There have been some developments that have clarified some things for me. Eye opening day. Texts from both Brook and Jack.
Brook...Finally got tired of thinking about it so sent him a text this morning that I think being honest and direct is the best policy and if he has changed his mind about wanting to get together, it was totally okay and he didn't need to ghost me. I had a life before we started talking and I would have a life after. Told him I didn't want things to be awkward between us as I know we will eventually run into each other because of basketball. Wanted him to know there were no hard feelings, that I think he is a great person (despite the ghosting) and I wished him the best. Three hours later he texted me that he is sorry he hasn't texted. He recently found out that what he suspected about his ex during their marriage was true (sleeping with one of his best friends who is also his daughter's basketball coach) and he is feeling betrayed and blindsided and has some anger he is trying to work through so has been distancing himself from everyone. He went on to say that he thinks I am amazing and that he would like to reconnect after he works through this. WELL WHY DIDN'T YOU JUST SAY SO?!? Like I wouldn't understand this particular scenario? He says he is over his ex per say but it is the betrayal that has really rocked him and also because he asked her about it when they were married and she denied everything. Anyway...I told him not to worry, that he could take all the time and space he needs and I have absolutely zero desire to try to force anything between us and that I've been there. He just needs some time and perspective to work it out and while he's doing that, I'll just be living my life.

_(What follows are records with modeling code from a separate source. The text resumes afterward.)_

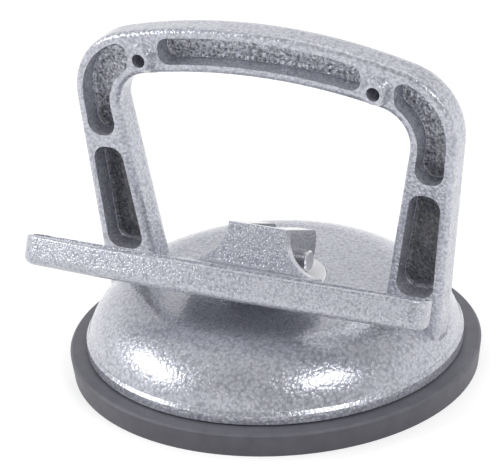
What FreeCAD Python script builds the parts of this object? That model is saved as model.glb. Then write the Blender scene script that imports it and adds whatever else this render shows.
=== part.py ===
"""Floor tile suction lifter: one rubber cup under a cast housing, worked by a cam lever.

Frame, in millimetres: the origin is the centre of the cup's sealing face, +Z up, X along
the handle and the lever, and the lever's blade lies on the -Y side. Everything is drawn
released: blade low, pull stud down. Lifting the blade turns the two cam cheeks on the
nylon cam pad and draws the stud, and the middle of the cup, upwards.
"""
import FreeCAD
import Part

import math
import os

V = FreeCAD.Vector
X_AXIS, Y_AXIS, Z_AXIS = V(1, 0, 0), V(0, 1, 0), V(0, 0, 1)
ORIGIN = V(0, 0, 0)

# Rubber cup
CUP_R = 59.0
CUP_FOOT_R = 58.2
CUP_RIM_H = 7.0
SEAL_R = 47.0              # inner edge of the ring that seals on the tile
VACUUM_DEPTH = 2.6         # height of the chamber over the tile, released
MEMBRANE_T = 2.8
SEAL_GROOVE_W = 1.2
SEAL_GROOVE_DEPTH = 0.6
SEAL_GROOVE_COUNT = 3
CUP_HUB_WALL = 3.8         # rubber collar round the insert plate
CUP_HUB_FLOOR = 3.4        # rubber under the insert plate

# Steel moulded into the cup
PLATE_R = 20.0
PLATE_T = 2.4
PLATE_GAP = 0.3            # between the plate's edge and the rubber collar
THREAD_R = 5.0
THREAD_GAP = 0.05
NUT_FLATS = 17.0
NUT_H = 4.0

# Pull stud
STUD_R = 5.6
STUD_FLAT = 7.0            # thickness of the eye across its two flats
STUD_GUIDE_GAP = 0.08

# Lever pivot and cams
PIN_R = 3.0
PIN_PRESS_GAP = 0.02
PIN_RUN_GAP = 0.06
PIN_PROUD = 3.2            # pin standing out of each cheek
PIN_CHAMFER = 0.4
CAM_REST = 6.2             # pivot to cam pad, released
CAM_RISE = 3.4             # rise per radian of lever turn
CAM_GAP = 0.03
LEVER_TILT = 24.0          # degrees the blade stands up in the released position
LEVER_TRAVEL = 64.0        # degrees from released to locked
CAM_RUN_ON = 18.0           # degrees of cam beyond the locked position
CHEEK_OUT = 8.8
CHEEK_SIDE_GAP = 0.25      # between an eye flat and a cheek
CHEEK_FLAT = 8.0           # flat foot of each cheek, in front of the pivot
HUB_TOP = 8.4              # top of the cheeks over the pivot, square to the blade

# Lever blade, in its own plane
BLADE_HALF = 61.3
BLADE_REACH = 41.5         # pivot to the front edge, in the middle
BLADE_BOW = 6.4            # how far the front edge falls back at the ends
BLADE_END = 8.6            # width of the blade at its ends
BLADE_MID = 13.6           # width of the blade beside the neck
BLADE_T = 8.4
BLADE_DROP = 3.0           # top of the blade under the pivot
BLADE_NOSE_R = 5.0
BLADE_TAIL_R = 3.0
BLADE_SKIN = 3.2
BLADE_WALL = 3.2
BLADE_RIM_W = 1.6
BLADE_DISH = 0.8
BLADE_EDGE_R = 0.8
BLADE_UNDER_R = 2.6        # round of the blade's lower edge
BLADE_CORE_R = 0.9
WEB_T = 3.0
WEB_FRONT = 12.2           # pivot to the front face of the web
WEB_HALF = 9.0
WEB_FLARE_R = 11.3
WEB_FOOT_R = 1.2           # hollow round between the web and the blade's top
NECK_T = 5.0

# Nylon cam pad
PAD_R = 15.4
PAD_T = 3.4
PAD_PROUD = 0.5            # pad standing out of the dome
PAD_SEAT_GAP = 0.15
PAD_BORE_GAP = 0.5
PAD_EDGE_R = 0.5

# Dome of the housing
DOME_TOP = 26.1            # height of the dome's crown
DOME_FALL = 0.1            # fall of the crown from the pad seat to the shoulder
CROWN_R = 36.0
CROWN_FILLET = 12.0
FLANK_BULGE = 3.1          # swell of the flank over its straight line
LIP_R = 54.1
LIP_H = 3.2
LIP_STEP = 0.7
LIP_GAP = 0.5              # shadow gap between lip and cup
FLANK_STEP = 0.5
SEAT_IN = 49.5             # inner radius of the ring that bears on the cup
SEAT_OUT = 52.3
DOME_WALL = 3.0
GUIDE_R = 10.0
GUIDE_L = 6.0              # length of the stud's guide bore below the pad seat
CROWN_T = 3.0              # metal under the cam pad
RIB_T = 2.4
RIB_COUNT = 6
RIB_DEPTH = 4.0

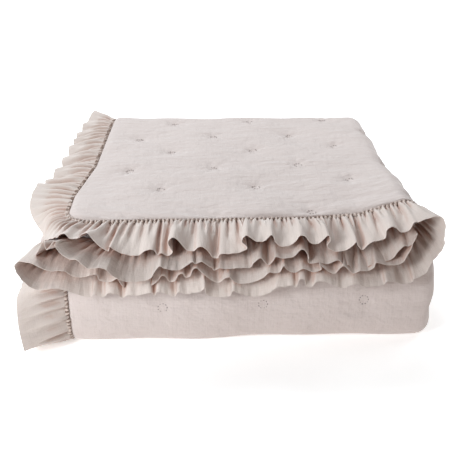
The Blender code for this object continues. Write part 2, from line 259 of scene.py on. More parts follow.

And then there is Jack... He texted me to let me know that our break up revealed some things he didn't like about himself. He went back on meds for depression and anxiety and he feels like a different person. He has reconnected with his family and is generally a more positive, happier person to be around. He apologized for not being the man I needed him to be. Said he had a lot of thoughts and fears intertwined and has been trying not to think about me as he doesn't want to create a relationship in his head that doesn't exist in reality. I asked what thoughts and he said thoughts of … "If only I could integrate you fully in my life and family and be outgoing and positive and marry you and take care of you and yours..." I didn't know what to say. I just thanked him for his openness and honesty and told him that I think he needs to continue on this journey of self discovery and figure out who he is and what he wants apart from a relationship with someone. I also said that I hoped we would be able to be friends one day and that once the hurt had faded, I was confident he would be happy I made the decision that I did.
So...there you have it... What a day! Made plans to hang out with Buddy a bit this weekend. Going to watch some basketball. Brook will be there but I already told him I am going there to hang with Buddy and not to worry that I am stalking him or anything crazy like that. He told me it is all good and it will be nice to see me. Also have to fit in some pool practice and some study time for my interview.